2) Market Phases: “Greed & Fear” Signals and Responses
Late Bull Market (Greed Dominant)
- Signals: Surge in new accounts, overheated IPOs, narratives drive prices more than earnings.
- Response: Use rebalancing for profit-taking and risk trimming (±20% band from target allocation). Gradually increase cash and bonds, review thematic exposure.
Early Crash (Fear Spiking)
- Signals: Volatility surges, margin call headlines, heavy sell-offs with massive volume.
- Response: Stick to a pre-set risk budget (e.g., max equity 60%, buy in 10% increments). Avoid panic market sells; instead follow predefined, staged rules.
Bottom Formation (Cynicism / Apathy)
- Signals: Prices hold despite bad news, volume dries up, only long-term investors remain.
- Response: Maintain systematic DCA ($1,000/month) into core assets (broad ETFs, Treasuries). Recheck valuation spreads and base rates.
Sideways / Uncertain Markets
- Signals: Rotating themes, no clear trend.
- Response: Prioritize income (dividends, bond coupons), reduce excessive trading, focus on minimizing taxes & fees.
3) Taming Emotion Through Design: The M.A.P.S. Framework
M | Mindset
- Judge yourself not only on absolute returns but also on rule adherence rate (≥ 80%).
- Define maximum drawdown tolerance: “At -20% equity drawdown, what will I do?”
A | Architecture
- IPS (Investment Policy Statement): Return/volatility goals, asset classes, rebalancing rules, position limits (e.g., 5% per stock), buy/sell triggers.
- Risk Budgeting: Set VaR/drawdown limits per asset class; ban margin/leverage.
- Friction Design: Delay impulsive trades (24-hour cooling-off period, only automatic DCA allowed).
P | Process
- Rebalancing: Semi-annual or band-based (±20% from target allocation).
- Checklists: Mandatory 6 questions before trades.
- Journaling: Pre/post-trade 2-line notes (hypothesis, base rate, risk). Review after 90 days.
S | Safety
- Cash Emergency Fund: 3–6 months living expenses + short-term Treasuries.
- High-Risk Exposure Cap: Thematic/emerging/private < 15% total.
- Risk Override: If portfolio loss exceeds X%, suspend new buys and rebuild cash allocation.

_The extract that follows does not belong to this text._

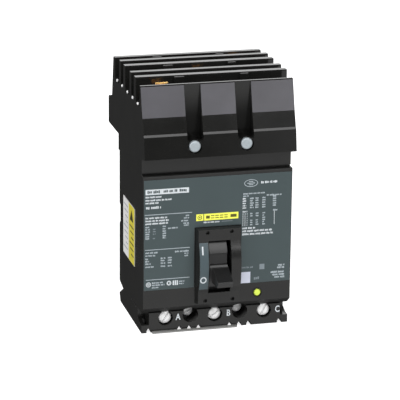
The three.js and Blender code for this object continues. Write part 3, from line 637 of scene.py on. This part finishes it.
def print_right_half():
    soft.ring(24.8, 93.4, 5.2, 2.9, 0.42)
    soft.bar(21.9, 27.7, 93.1, 93.7)
    soft.bar(23.2, 26.4, 94.4, 94.9)
    soft.bar(23.2, 26.4, 91.9, 92.4)
    white.words(32.5, 45.0, 93.5, 1.5, 201)
    soft.lines((19, 36, 85.4, 1.1, 202), (37, 48.6, 83.3, 1.1, 203), (19, 23.2, 83.6, 1.1, 204))
    for i, z in enumerate((81.6, 79.8, 78.0, 76.2, 74.5)):
        white.words(18.6, 21.4, z, 1.1, 210 + i)
        soft.lines((24.2, 27.2, z, 1.1, 220 + i), (28.4, 30.9, z, 1.1, 230 + i),
                   (33.6, 36.2, z, 1.1, 240 + i), (41.8, 44.4, z + 0.6, 1.1, 250 + i))
    for i, z in enumerate((69.8, 68.0, 66.3, 64.6, 62.9, 61.2)):
        white.bar(18.8, 19.15, z - 0.8, z + 0.7)
        white.bar(20.4, 20.75, z - 0.8, z + 0.7)
        white.bar(22.0, 22.3, z - 0.6, z + 0.5)
        if i != 2:
            soft.lines((24.6, 26.4, z, 1.0, 260 + i), (28.8, 31.0, z, 1.0, 270 + i))
        soft.words(34.0, 36.2, z, 1.0, 280 + i)
        white.bar(42.9, 43.25, z - 0.8, z + 0.8)
    white.words(18.6, 22.4, 71.6, 1.0, 290)
    soft.words(42.0, 46.4, 71.4, 1.2, 291)
    white.lines((18.6, 28.6, 58.6, 1.4, 300), (18.6, 41.6, 56.3, 1.4, 301),
                (18.6, 42.6, 53.9, 1.4, 302))
    grey.words(18.6, 28.0, 27.8, 1.2, 310)
    grey.bar(32.4, 36.2, 25.6, 29.8)
    white.bar(18.1, 18.1 + 0.01, 15.4, 15.41)     # tiny speck below the patch
    soft.lines((46.8, 52.0, 28.0, 1.4, 320), (46.2, 52.0, 26.1, 1.4, 321),
               (41.2, 52.0, 22.6, 1.4, 322), (42.4, 52.0, 20.6, 1.4, 323),
               (44.2, 52.0, 18.6, 1.4, 324))
    grey.words(28.2, 32.4, 18.8, 2.0, 330)
    patch.bar(18.1, 25.4, 15.6, 24.3)


def print_badge():
    # line under the badge
    white.words(-11.0, 1.5, 65.4, 1.1, 340)
    grey.bar(2.6, 11.0, 65.2, 65.6)
    badge.bar(-16.7, -11.3, 66.9, 72.0)
    badge.bar(-10.7, 15.4, 66.9, 72.0)
    badge_blocks.ring(-14.0, 69.45, 1.7, 1.7, 0.45)
    badge_blocks.bar(-14.5, -13.5, 68.95, 69.95)
    badge_blocks.bar(-9.2, -6.4, 68.3, 70.6)
    for x0, x1 in ((-5.6, -2.9), (-2.2, 0.5), (1.2, 3.9), (4.6, 7.3)):
        badge_blocks.bar(x0, x1, 68.3, 68.9)
        badge_blocks.bar(x0, x1, 70.0, 70.6)
    badge_blocks.bar(9.4, 14.0, 68.3, 70.6)


print_left_top()
print_left_tables()
print_left_foot()
print_right_half()
print_badge()
white.make("nameplate_print_white", "print_white")
soft.make("nameplate_print_soft", "print_soft")
grey.make("nameplate_print_grey", "print_grey")
header.make("nameplate_print_header", "nameplate_grey")
badge.make("nameplate_badge", "badge_yellow")
badge_blocks.make("nameplate_badge_blocks", "badge_dark")
patch.make("nameplate_patch", "print_lilac")

# ------------------------------------------------------------------ I and O on the position label
ARCH_R, ARCH_Y, ARCH_Z = 51.0, 41.6, 31.8    # the label's arch, about an axis along X
MARK_LIFT, MARK_THICK = 0.31, 0.05


def bend_to_arch(marks):
    for v in marks.verts:
        z = v.z * 1000.0 - SHIFT_Z
        front = abs(v.y * 1000.0 - SHIFT_Y - marks.front) < 1e-3
        radius = ARCH_R + (MARK_LIFT + (MARK_THICK if front else 0.0))
        v.y = (ARCH_Y - math.sqrt(radius ** 2 - (z - ARCH_Z) ** 2) + SHIFT_Y) / 1000.0


def position_mark_on():
    mark = Print(0.0, MARK_THICK)
    levels = [42.9 + 0.75 * i for i in range(9)]
    for y in (mark.front, mark.back):
        for z in levels:
            mark.verts += [at(-13.95, y, z), at(-12.85, y, z)]
    k = 2 * len(levels)
    for a in range(0, k - 2, 2):
        mark.faces += [(a, a + 1, a + 3, a + 2), (k + a + 1, k + a, k + a + 2, k + a + 3),
                       (a, a + 2, k + a + 2, k + a), (a + 1, k + a + 1, k + a + 3, a + 3)]
    mark.faces += [(0, k, k + 1, 1), (k - 2, k - 1, 2 * k - 1, 2 * k - 2)]
    bend_to_arch(mark)
    mark.make("position_mark_on", "print_white", slot="position_label")


def position_mark_off():
    mark = Print(0.0, MARK_THICK)
    mark.ring(-13.0, 23.4, 2.5, 2.6, 0.92, n=48)
    bend_to_arch(mark)
    mark.make("position_mark_off", "print_white", slot="position_label")


position_mark_on()
position_mark_off()

# ------------------------------------------------------------------ side sticker print
sticker_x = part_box("side_label")[0].x * 1000.0


def side_plate(name, outline, mat, lift):
    """Thin plate on the sticker, facing -X, from an outline of (y, z)."""
    verts = [at(sticker_x - lift - t, y, z) for t in (0, 0.04) for y, z in outline]
    new_object(name, verts, prism_faces(len(outline)), mat, "root")


def side_bar(name, y0, y1, z0, z1, mat, lift):
    side_plate(name, [(y0, z0), (y1, z0), (y1, z1), (y0, z1)], mat, lift)


side_bar("side_band", 27.7, 46.5, 25.2, 69.8, "side_yellow", lift=0.01)
side_plate("side_triangle", [(31.0, 58.0), (42.6, 58.0), (36.8, 66.5)], "side_dark", lift=0.06)
for i in range(6):
    side_bar("side_bar_%d" % i, 30.0, 43.6 - (i % 3) * 2.6, 53.0 - i * 4.4, 54.1 - i * 4.4,
             "side_dark", lift=0.06)
for i in range(9):
    side_bar("side_line_%d" % i, 49.5, 63.2 - (i % 4) * 2.4, 64.6 - i * 4.2, 65.3 - i * 4.2,
             "print_grey", lift=0.01)


# ------------------------------------------------------------------ pole letters
def pole_mark(letter, x):
    curve = bpy.data.curves.new("pole_mark_" + letter, "FONT")
    curve.body = letter
    curve.size = 0.0064
    curve.extrude = 0.00004
    curve.offset = 0.00014
    curve.align_x, curve.align_y = "CENTER", "CENTER"
    text = bpy.data.objects.new("tmp_" + letter, curve)
    bpy.context.scene.collection.objects.link(text)
    upright = Matrix.Rotation(math.radians(90), 4, "X")
    narrow = Matrix.Diagonal((0.82, 1.08, 1.0, 1.0))
    text.matrix_world = Matrix.Translation(at(x, 4.9, -9.2)) @ upright @ narrow
    bpy.context.view_layer.update()
    depsgraph = bpy.context.evaluated_depsgraph_get()
    mesh = bpy.data.meshes.new_from_object(text.evaluated_get(depsgraph))
    mesh.transform(text.matrix_world)
    bpy.data.objects.remove(text)
    obj = bpy.data.objects.new("pole_mark_" + letter, mesh)
    bpy.context.scene.collection.objects.link(obj)
    paint(obj, MATS["print_white"])
    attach(obj, "root")


for letter, x in (("A", -28.6), ("B", 10.3), ("C", 48.6)):
    pole_mark(letter, x)

# ------------------------------------------------------------------ floor and world
foot = at(0, 0, BASE_FOOT).z


def make_floor():
    """Pale floor, seen by the camera but with no effect on the light."""
    mat = bpy.data.materials.new("floor_pale")
    mat.use_nodes = True
    inputs = mat.node_tree.nodes["Principled BSDF"].inputs
    inputs["Base Color"].default_value = (0.7, 0.7, 0.7, 1)
    inputs["Roughness"].default_value = 0.95
    inputs["Specular IOR Level"].default_value = 0.0
    inputs["Emission Color"].default_value = (1, 1, 1, 1)
    inputs["Emission Strength"].default_value = 0.82
    mesh = bpy.data.meshes.new("floor")
    corners = [(-30, -6), (30, -6), (30, 60), (-30, 60)]
    mesh.from_pydata([(x, y, foot - 0.0004) for x, y in corners], [], [(0, 1, 2, 3)])
    floor = bpy.data.objects.new("floor", mesh)
    floor.data.materials.append(mat)
    bpy.context.scene.collection.objects.link(floor)
    floor.visible_glossy = False
    floor.visible_diffuse = False
    floor.visible_shadow = False


def make_world():
    """White surroundings, bright to the camera and dim as a light."""
    world = bpy.data.worlds.new("studio")
    bpy.context.scene.world = world
    world.use_nodes = True
    tree = world.node_tree
    background = tree.nodes["Background"]
    path = tree.nodes.new("ShaderNodeLightPath")
    strength = tree.nodes.new("ShaderNodeMix")
    strength.data_type = "FLOAT"
    strength.inputs[2].default_value = 0.05     # as a light
    strength.inputs[3].default_value = 1.1      # to the camera
    tree.links.new(path.outputs["Is Camera Ray"], strength.inputs[0])
    tree.links.new(strength.outputs[0], background.inputs["Strength"])
    background.inputs["Color"].default_value = (1, 1, 1, 1)


make_floor()
make_world()


# ------------------------------------------------------------------ lights, in metres
def axes_matrix(x, y, z, origin):
    return Matrix([(x[i], y[i], z[i], origin[i]) for i in range(3)] + [(0, 0, 0, 1)])


def softbox(name, low_left, low_right, high_left, radiance):
    """Rectangular light given by three corners, shining towards the object."""
    corner = Vector(low_left)
    x, y = Vector(low_right) - corner, Vector(high_left) - corner
    centre = corner + (x + y) / 2
    z = x.cross(y).normalized()
    if z.dot(-centre) > 0:
        z = -z                           # a light shines along its own -Z
    light = bpy.data.lights.new(name, "AREA")
    light.shape = "RECTANGLE"
    light.size, light.size_y = x.length, y.length
    light.energy = radiance * math.pi * x.length * y.length
    obj = bpy.data.objects.new(name, light)
    bpy.context.scene.collection.objects.link(obj)
    x = x.normalized()
    obj.matrix_world = axes_matrix(x, z.cross(x), z, centre)
    obj.visible_camera = False


FRONT = 2.0       # distance of the front lights


def height(degrees, start=0.11):
    """Height at the front lights of a line rising from the start height."""
    return start + FRONT * math.tan(math.radians(degrees))


# upper front softbox, from 24 degrees above level to overhead-front
box_low = height(24, start=0.06)
softbox("front_softbox", (-1.5, -FRONT, box_low), (2.3, -FRONT, box_low), (-1.5, -1.15, 2.25),
        radiance=3.1)
# upright panels in front: name, x0, x1, z0, z1, radiance. The narrow strip puts the sheen on
# the leaned faces of the housing. The dim panels lift the right-hand ends of the front faces.
for name, x0, x1, z0, z1, radiance in (
        ("strip_softbox", 0.39, 2.3, height(8.5), height(13.8), 4.3),
        ("right_panel", 0.55, 1.9, 0.0, height(8.2), 0.36),
        ("right_panel_high", 0.55, 1.9, height(14.2), height(23.4, start=0.06), 0.3)):
    softbox(name, (x0, -FRONT, z0), (x1, -FRONT, z0), (x0, -FRONT, z1), radiance=radiance)
# white card lying in front of the object, rear wall, and soft fill from the left and the right
card_z = foot - 0.003
softbox("front_card", (-1.2, -1.3, card_z), (1.6, -1.3, card_z), (-1.2, -0.0785, card_z),
        radiance=0.8)
softbox("rear_wall", (-1.8, 1.6, 0.25), (2.2, 1.6, 0.25), (-1.8, 1.6, 1.5), radiance=1.5)
softbox("left_fill", (-1.9, -0.9, 0.05), (-1.9, 0.9, 0.05), (-1.6, -0.9, 1.7), radiance=3.6)
softbox("right_fill", (2.4, -0.9, 0.2), (2.4, 0.9, 0.2), (2.2, -0.9, 1.5), radiance=0.9)


# ------------------------------------------------------------------ camera
def make_camera(target, distance, azimuth, elevation, roll):
    """Camera looking at the target from the front, angles in degrees."""
    data = bpy.data.cameras.new("camera")
    camera = bpy.data.objects.new("camera", data)
    bpy.context.scene.collection.objects.link(camera)
    data.sensor_width = 36.0
    data.lens = 198.828
    data.clip_end = 200.0
    az, el, tilt = math.radians(azimuth), math.radians(elevation), math.radians(roll)
    view = Vector((math.sin(az) * math.cos(el), math.cos(az) * math.cos(el), -math.sin(el)))
    level = Vector((math.cos(az), -math.sin(az), 0.0))
    up = level.cross(view)
    camera.matrix_world = axes_matrix(level * math.cos(tilt) + up * math.sin(tilt),
                                      up * math.cos(tilt) - level * math.sin(tilt),
                                      -view, target - view * distance)
    bpy.context.scene.camera = camera


make_camera(at(-3.44, 40.0, 69.92), distance=1.6641, azimuth=14.64, elevation=17.44, roll=0.6)
bpy.context.scene.view_settings.view_transform = "Standard"

bpy.context.view_layer.update()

4) Nine Behavioral Biases and Countermeasures
- Disposition Effect: Cutting gains early, holding losses.
- Fix: Mechanical rebalancing to force trimming winners & cutting losers.

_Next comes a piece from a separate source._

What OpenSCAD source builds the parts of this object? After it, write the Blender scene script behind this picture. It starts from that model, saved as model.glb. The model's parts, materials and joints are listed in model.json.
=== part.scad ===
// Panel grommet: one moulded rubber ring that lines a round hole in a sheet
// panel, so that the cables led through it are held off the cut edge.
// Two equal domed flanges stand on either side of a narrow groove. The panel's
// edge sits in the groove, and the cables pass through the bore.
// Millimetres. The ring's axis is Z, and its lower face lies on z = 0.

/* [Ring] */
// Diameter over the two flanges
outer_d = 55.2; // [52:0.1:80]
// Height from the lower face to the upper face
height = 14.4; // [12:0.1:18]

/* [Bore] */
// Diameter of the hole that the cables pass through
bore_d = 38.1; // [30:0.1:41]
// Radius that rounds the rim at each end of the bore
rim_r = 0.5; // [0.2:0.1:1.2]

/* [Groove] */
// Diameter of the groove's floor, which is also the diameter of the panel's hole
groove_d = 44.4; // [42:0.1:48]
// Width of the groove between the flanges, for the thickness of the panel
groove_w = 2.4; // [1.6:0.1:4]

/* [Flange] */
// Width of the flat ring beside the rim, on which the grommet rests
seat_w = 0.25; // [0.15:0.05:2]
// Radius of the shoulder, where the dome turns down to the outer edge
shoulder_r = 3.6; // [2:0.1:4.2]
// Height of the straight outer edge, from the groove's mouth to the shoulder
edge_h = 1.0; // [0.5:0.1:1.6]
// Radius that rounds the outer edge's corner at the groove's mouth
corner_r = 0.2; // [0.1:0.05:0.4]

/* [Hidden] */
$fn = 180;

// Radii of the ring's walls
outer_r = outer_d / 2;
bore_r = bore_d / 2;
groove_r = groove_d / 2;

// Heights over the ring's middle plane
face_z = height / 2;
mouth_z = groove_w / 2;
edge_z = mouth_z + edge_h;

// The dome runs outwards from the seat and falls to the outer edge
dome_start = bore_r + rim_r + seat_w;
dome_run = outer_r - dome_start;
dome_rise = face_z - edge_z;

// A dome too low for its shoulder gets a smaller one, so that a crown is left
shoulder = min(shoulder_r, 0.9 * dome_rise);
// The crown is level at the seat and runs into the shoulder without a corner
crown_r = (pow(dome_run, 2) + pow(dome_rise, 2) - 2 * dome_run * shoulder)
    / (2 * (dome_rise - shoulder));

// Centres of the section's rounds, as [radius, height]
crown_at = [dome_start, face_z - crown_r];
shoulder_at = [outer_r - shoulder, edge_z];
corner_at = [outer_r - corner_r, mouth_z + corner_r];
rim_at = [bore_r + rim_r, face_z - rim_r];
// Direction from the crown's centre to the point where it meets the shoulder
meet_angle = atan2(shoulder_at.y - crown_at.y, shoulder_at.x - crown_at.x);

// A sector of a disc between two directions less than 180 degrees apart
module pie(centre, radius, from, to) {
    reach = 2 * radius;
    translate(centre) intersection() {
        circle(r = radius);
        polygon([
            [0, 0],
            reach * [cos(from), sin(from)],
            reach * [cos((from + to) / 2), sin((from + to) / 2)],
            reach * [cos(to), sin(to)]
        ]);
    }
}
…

- Confirmation Bias: Seeking only supportive info.
- Fix: Write down 3 disconfirming arguments before trade.
- Overconfidence / Overtrading
- Fix: Quarterly turnover cap (≤ 25% portfolio). Exceed = mandatory 1-quarter pause.
- Anchoring
- Fix: Update valuations, spreads, and fundamentals, not past prices.
- Recency Bias
- Fix: Pin long-term return/volatility tables (30 years) at desk.
- Herding / FOMO
- Fix: Limit exposure to hype media. New ideas → 2-week watchlist before execution.
- Loss Aversion
- Fix: Size positions by risk units (5% max per stock, volatility-adjusted).
- Identity Bias (I like this company)
- Fix: Compare with ETF alternative covering same theme.
- Mental Accounting
- Fix: Express everything as % of total USD portfolio.
5) Execution Tools: Practical Checklist
6 Pre-Trade Questions
- Can I state the investment thesis in 2 sentences?
- Have I checked the base rate (long-term average returns/risks)?
- What are 3 counterarguments?
- What is my max loss scenario and response?
- Is position size set by risk, not emotion?
- Does this align with my IPS & rebalancing rules?
Monthly Routine: Review allocation vs. targets, turnover %, fees, taxes, journal entries.
Quarterly Routine: Update risk scenarios (rates, FX, policy). Recheck “why hold/buy?”
6) Case Studies – When Structure Beats Emotion
- 2008 & 2020 crashes: Band rebalancing forced buying at panic lows, fueling recovery.
- Hype booms: Allocation caps prevented overexposure at peaks.
- Stock failures: Journaling enabled post-mortem analysis, avoiding repeat mistakes.
7) Guidelines by Investor Level
- Beginner: 2–3 broad ETFs, simple DCA ($500/month), 1-page IPS, annual rebalance.
- Intermediate: Small factor/sector tilts, risk budgets, journaling, band rebalancing.
- Advanced: Tax optimization, direct indexing, risk parity, measure performance by rule adherence.
30-Second Summary
- Greed and fear amplify decision volatility, not just price volatility.
- The solution: structure > emotion (IPS, rebalancing, risk budgets, checklists, journaling).
- Avoiding deep losses is the best alpha. Automate rules, document decisions.
- Long-term results = intelligence × emotional control × system design.
Disclaimer: This article is for educational purposes only. Investment decisions are the responsibility of the reader. Consult financial/tax advisors if needed.